─── WORKING DATA ───
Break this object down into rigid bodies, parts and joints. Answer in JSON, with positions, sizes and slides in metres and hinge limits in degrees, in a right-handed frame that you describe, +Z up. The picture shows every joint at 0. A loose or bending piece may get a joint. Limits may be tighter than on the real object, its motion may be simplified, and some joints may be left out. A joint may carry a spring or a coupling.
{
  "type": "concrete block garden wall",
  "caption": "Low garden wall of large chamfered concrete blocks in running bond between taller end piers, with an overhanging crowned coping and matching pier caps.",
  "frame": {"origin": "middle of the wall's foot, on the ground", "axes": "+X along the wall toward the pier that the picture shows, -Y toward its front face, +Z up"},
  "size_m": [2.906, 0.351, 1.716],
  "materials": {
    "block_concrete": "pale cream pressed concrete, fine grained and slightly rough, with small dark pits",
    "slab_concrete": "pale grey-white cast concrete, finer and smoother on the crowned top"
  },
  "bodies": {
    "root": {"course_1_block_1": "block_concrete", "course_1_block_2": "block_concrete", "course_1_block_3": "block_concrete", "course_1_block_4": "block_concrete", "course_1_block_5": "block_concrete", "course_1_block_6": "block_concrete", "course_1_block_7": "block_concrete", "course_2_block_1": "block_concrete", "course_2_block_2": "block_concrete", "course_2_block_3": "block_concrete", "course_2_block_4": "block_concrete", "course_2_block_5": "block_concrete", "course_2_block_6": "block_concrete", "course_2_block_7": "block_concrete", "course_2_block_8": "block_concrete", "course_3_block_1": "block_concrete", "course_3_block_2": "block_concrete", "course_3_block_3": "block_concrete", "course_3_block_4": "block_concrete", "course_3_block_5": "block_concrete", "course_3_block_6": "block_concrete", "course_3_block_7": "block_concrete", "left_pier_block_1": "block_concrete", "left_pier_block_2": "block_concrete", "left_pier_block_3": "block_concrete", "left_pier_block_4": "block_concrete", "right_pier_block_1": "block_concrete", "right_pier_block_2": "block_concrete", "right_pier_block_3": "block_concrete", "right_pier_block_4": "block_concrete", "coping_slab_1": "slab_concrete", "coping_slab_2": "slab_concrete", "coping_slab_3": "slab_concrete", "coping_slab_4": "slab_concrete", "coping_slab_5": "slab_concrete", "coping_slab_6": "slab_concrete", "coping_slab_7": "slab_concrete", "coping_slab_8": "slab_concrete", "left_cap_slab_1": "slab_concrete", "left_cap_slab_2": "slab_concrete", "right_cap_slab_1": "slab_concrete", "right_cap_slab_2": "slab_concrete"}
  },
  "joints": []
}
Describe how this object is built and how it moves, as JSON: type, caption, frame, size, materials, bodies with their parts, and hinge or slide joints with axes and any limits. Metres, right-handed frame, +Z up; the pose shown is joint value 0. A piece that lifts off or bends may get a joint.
───
Give the listing above again, word for word.

Break this object down into rigid bodies, parts and joints. Answer in JSON, with positions, sizes and slides in metres and hinge limits in degrees, in a right-handed frame that you describe, +Z up. The picture shows every joint at 0. A loose or bending piece may get a joint. Limits may be tighter than on the real object, its motion may be simplified, and some joints may be left out. A joint may carry a spring or a coupling.
{
  "type": "concrete block garden wall",
  "caption": "Low garden wall of large chamfered concrete blocks in running bond between taller end piers, with an overhanging crowned coping and matching pier caps.",
  "frame": {"origin": "middle of the wall's foot, on the ground", "axes": "+X along the wall toward the pier that the picture shows, -Y toward its front face, +Z up"},
  "size_m": [2.906, 0.351, 1.716],
  "materials": {
    "block_concrete": "pale cream pressed concrete, fine grained and slightly rough, with small dark pits",
    "slab_concrete": "pale grey-white cast concrete, finer and smoother on the crowned top"
  },
  "bodies": {
    "root": {"course_1_block_1": "block_concrete", "course_1_block_2": "block_concrete", "course_1_block_3": "block_concrete", "course_1_block_4": "block_concrete", "course_1_block_5": "block_concrete", "course_1_block_6": "block_concrete", "course_1_block_7": "block_concrete", "course_2_block_1": "block_concrete", "course_2_block_2": "block_concrete", "course_2_block_3": "block_concrete", "course_2_block_4": "block_concrete", "course_2_block_5": "block_concrete", "course_2_block_6": "block_concrete", "course_2_block_7": "block_concrete", "course_2_block_8": "block_concrete", "course_3_block_1": "block_concrete", "course_3_block_2": "block_concrete", "course_3_block_3": "block_concrete", "course_3_block_4": "block_concrete", "course_3_block_5": "block_concrete", "course_3_block_6": "block_concrete", "course_3_block_7": "block_concrete", "left_pier_block_1": "block_concrete", "left_pier_block_2": "block_concrete", "left_pier_block_3": "block_concrete", "left_pier_block_4": "block_concrete", "right_pier_block_1": "block_concrete", "right_pier_block_2": "block_concrete", "right_pier_block_3": "block_concrete", "right_pier_block_4": "block_concrete", "coping_slab_1": "slab_concrete", "coping_slab_2": "slab_concrete", "coping_slab_3": "slab_concrete", "coping_slab_4": "slab_concrete", "coping_slab_5": "slab_concrete", "coping_slab_6": "slab_concrete", "coping_slab_7": "slab_concrete", "coping_slab_8": "slab_concrete", "left_cap_slab_1": "slab_concrete", "left_cap_slab_2": "slab_concrete", "right_cap_slab_1": "slab_concrete", "right_cap_slab_2": "slab_concrete"}
  },
  "joints": []
}
Describe how this object is built and how it moves, as JSON: type, caption, frame, size, materials, bodies with their parts, and hinge or slide joints with axes and any limits. Metres, right-handed frame, +Z up; the pose shown is joint value 0. A piece that lifts off or bends may get a joint.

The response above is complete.